■ Data lines:

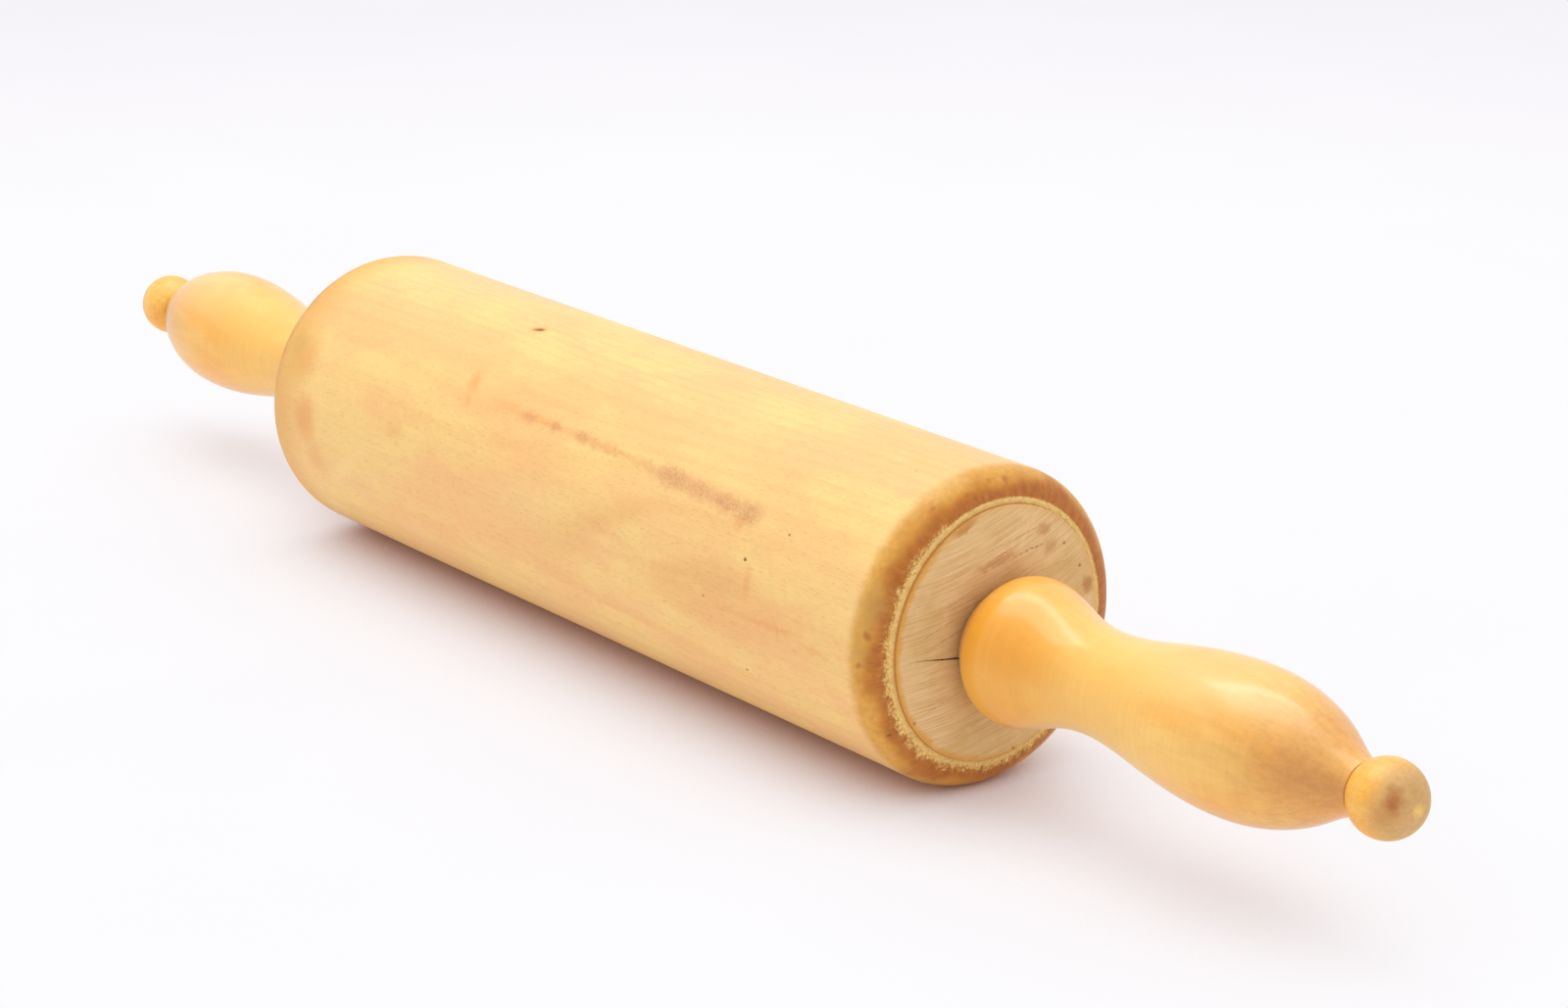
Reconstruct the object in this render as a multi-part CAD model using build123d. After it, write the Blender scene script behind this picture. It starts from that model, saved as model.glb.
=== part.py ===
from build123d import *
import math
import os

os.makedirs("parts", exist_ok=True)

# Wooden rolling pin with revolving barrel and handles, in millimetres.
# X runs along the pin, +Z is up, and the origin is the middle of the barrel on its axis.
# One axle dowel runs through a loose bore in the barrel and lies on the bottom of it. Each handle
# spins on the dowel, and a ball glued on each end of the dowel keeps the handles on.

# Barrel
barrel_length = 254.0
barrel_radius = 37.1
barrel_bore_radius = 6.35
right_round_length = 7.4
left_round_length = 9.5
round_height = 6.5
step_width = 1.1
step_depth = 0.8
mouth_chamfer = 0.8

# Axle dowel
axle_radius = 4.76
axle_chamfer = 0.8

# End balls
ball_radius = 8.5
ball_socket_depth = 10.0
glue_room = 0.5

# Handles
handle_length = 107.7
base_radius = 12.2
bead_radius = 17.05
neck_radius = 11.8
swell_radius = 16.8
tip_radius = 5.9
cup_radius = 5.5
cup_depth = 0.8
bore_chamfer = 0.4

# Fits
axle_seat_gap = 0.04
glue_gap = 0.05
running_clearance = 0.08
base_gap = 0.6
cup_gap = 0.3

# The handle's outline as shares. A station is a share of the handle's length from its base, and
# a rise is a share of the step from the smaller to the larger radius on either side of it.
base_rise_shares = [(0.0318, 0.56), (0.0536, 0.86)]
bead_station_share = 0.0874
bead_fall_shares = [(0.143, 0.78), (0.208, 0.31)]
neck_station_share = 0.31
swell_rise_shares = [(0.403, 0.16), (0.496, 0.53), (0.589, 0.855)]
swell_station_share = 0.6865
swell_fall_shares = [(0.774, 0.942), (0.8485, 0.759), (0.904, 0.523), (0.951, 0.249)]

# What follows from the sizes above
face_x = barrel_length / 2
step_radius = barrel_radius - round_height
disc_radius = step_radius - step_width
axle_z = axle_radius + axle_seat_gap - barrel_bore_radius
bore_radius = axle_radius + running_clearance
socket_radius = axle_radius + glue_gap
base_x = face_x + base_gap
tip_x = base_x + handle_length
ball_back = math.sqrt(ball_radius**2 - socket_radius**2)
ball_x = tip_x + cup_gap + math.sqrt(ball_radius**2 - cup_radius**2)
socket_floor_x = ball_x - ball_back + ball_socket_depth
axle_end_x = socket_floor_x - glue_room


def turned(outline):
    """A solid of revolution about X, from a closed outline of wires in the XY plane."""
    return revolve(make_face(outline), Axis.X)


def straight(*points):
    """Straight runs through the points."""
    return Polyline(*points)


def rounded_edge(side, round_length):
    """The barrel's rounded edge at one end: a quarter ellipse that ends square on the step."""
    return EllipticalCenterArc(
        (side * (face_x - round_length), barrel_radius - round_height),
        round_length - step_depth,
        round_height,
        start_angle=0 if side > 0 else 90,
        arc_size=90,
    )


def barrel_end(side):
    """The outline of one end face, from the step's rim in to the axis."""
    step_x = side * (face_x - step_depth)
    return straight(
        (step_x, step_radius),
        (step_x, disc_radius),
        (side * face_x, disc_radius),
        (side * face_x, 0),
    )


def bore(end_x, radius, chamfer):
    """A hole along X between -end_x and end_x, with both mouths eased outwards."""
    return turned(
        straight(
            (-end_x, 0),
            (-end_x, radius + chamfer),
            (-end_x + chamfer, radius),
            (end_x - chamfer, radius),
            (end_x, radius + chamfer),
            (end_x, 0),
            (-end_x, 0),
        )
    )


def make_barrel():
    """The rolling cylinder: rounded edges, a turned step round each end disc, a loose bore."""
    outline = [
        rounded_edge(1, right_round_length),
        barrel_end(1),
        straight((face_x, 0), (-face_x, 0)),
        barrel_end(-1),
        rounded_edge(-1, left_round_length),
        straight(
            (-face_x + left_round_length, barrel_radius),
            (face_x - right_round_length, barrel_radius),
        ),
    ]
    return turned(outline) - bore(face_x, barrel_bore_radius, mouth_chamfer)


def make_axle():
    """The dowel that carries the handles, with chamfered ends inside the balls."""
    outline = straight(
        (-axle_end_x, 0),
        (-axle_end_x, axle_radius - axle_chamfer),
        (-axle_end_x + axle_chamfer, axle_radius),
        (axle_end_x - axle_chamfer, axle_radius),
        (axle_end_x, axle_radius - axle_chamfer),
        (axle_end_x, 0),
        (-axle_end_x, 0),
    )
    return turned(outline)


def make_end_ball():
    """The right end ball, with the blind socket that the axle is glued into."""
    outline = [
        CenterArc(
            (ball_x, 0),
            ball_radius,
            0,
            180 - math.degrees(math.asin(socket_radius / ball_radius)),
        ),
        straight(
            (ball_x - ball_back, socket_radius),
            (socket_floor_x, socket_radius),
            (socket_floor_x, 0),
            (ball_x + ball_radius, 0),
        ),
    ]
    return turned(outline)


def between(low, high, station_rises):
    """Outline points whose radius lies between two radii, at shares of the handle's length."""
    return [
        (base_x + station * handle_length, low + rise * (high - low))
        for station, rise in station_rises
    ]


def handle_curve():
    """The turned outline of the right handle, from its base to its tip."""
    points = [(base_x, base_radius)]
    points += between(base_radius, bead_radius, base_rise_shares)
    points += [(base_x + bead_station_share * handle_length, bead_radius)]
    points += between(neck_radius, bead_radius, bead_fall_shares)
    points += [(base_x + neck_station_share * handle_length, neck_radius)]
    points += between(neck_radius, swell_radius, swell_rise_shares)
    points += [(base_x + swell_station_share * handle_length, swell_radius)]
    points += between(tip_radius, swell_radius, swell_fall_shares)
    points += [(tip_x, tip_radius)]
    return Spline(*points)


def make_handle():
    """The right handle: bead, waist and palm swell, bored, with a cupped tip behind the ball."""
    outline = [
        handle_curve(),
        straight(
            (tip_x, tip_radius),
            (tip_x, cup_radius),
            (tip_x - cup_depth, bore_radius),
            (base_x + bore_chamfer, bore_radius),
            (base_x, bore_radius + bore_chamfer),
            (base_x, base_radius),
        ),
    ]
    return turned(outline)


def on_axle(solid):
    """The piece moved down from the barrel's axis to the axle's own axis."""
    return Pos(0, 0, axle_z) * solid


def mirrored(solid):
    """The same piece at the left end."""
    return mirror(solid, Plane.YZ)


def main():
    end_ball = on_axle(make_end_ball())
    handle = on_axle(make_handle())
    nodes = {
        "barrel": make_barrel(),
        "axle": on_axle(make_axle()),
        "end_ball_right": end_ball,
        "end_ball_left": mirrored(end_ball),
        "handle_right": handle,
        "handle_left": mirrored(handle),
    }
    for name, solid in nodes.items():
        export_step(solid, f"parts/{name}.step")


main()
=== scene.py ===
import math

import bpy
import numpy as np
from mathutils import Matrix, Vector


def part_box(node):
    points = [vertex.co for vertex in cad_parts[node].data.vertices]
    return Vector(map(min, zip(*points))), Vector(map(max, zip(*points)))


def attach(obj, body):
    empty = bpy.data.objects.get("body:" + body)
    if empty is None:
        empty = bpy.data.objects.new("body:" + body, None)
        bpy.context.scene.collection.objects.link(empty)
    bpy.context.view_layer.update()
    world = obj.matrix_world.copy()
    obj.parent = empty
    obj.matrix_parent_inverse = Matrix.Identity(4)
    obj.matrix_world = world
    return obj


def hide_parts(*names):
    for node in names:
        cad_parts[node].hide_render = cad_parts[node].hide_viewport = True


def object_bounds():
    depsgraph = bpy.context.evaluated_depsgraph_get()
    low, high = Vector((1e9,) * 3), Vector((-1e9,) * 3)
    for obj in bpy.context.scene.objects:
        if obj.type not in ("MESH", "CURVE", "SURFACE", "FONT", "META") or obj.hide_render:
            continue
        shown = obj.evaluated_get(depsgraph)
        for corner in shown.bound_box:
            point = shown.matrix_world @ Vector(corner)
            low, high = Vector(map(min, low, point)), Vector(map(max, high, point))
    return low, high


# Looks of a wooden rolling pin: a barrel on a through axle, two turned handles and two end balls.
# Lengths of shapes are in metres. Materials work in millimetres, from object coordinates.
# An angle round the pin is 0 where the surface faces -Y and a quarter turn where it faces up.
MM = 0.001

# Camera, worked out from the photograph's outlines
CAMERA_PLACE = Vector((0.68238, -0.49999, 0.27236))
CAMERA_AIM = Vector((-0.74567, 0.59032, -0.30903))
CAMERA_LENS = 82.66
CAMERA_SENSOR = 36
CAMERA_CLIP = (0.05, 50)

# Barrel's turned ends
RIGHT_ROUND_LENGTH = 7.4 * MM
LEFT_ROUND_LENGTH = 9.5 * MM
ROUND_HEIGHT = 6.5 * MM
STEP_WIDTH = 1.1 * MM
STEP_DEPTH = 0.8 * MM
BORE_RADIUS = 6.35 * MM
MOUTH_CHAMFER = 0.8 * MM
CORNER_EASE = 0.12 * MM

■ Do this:
Above are the lines; repeat exactly the ones from the line containing "handle = on_axle(make_handle())" down to the line containing "return low, high", both inclusive.

■ Written solution:
    handle = on_axle(make_handle())
    nodes = {
        "barrel": make_barrel(),
        "axle": on_axle(make_axle()),
        "end_ball_right": end_ball,
        "end_ball_left": mirrored(end_ball),
        "handle_right": handle,
        "handle_left": mirrored(handle),
    }
    for name, solid in nodes.items():
        export_step(solid, f"parts/{name}.step")


main()
=== scene.py ===
import math

import bpy
import numpy as np
from mathutils import Matrix, Vector


def part_box(node):
    points = [vertex.co for vertex in cad_parts[node].data.vertices]
    return Vector(map(min, zip(*points))), Vector(map(max, zip(*points)))


def attach(obj, body):
    empty = bpy.data.objects.get("body:" + body)
    if empty is None:
        empty = bpy.data.objects.new("body:" + body, None)
        bpy.context.scene.collection.objects.link(empty)
    bpy.context.view_layer.update()
    world = obj.matrix_world.copy()
    obj.parent = empty
    obj.matrix_parent_inverse = Matrix.Identity(4)
    obj.matrix_world = world
    return obj


def hide_parts(*names):
    for node in names:
        cad_parts[node].hide_render = cad_parts[node].hide_viewport = True


def object_bounds():
    depsgraph = bpy.context.evaluated_depsgraph_get()
    low, high = Vector((1e9,) * 3), Vector((-1e9,) * 3)
    for obj in bpy.context.scene.objects:
        if obj.type not in ("MESH", "CURVE", "SURFACE", "FONT", "META") or obj.hide_render:
            continue
        shown = obj.evaluated_get(depsgraph)
        for corner in shown.bound_box:
            point = shown.matrix_world @ Vector(corner)
            low, high = Vector(map(min, low, point)), Vector(map(max, high, point))
    return low, high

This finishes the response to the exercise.